### Exercise details
Write out the whole listing word for word.

### Given material

--------------------------------------------------

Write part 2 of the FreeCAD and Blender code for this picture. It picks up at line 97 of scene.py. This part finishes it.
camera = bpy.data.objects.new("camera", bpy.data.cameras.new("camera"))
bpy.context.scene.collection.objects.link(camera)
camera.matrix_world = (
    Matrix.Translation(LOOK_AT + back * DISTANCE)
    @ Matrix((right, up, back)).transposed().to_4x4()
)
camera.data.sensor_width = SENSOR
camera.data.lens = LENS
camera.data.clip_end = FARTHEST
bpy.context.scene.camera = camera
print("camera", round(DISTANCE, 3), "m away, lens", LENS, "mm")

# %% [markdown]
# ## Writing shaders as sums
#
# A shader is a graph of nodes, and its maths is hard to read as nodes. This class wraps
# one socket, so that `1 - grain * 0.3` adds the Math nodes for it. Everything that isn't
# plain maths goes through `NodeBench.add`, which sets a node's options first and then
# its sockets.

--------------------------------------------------

### Answer in full
Write part 2 of the FreeCAD and Blender code for this picture. It picks up at line 97 of scene.py. This part finishes it.
camera = bpy.data.objects.new("camera", bpy.data.cameras.new("camera"))
bpy.context.scene.collection.objects.link(camera)
camera.matrix_world = (
    Matrix.Translation(LOOK_AT + back * DISTANCE)
    @ Matrix((right, up, back)).transposed().to_4x4()
)
camera.data.sensor_width = SENSOR
camera.data.lens = LENS
camera.data.clip_end = FARTHEST
bpy.context.scene.camera = camera
print("camera", round(DISTANCE, 3), "m away, lens", LENS, "mm")

# %% [markdown]
# ## Writing shaders as sums
#
# A shader is a graph of nodes, and its maths is hard to read as nodes. This class wraps
# one socket, so that `1 - grain * 0.3` adds the Math nodes for it. Everything that isn't
# plain maths goes through `NodeBench.add`, which sets a node's options first and then
# its sockets.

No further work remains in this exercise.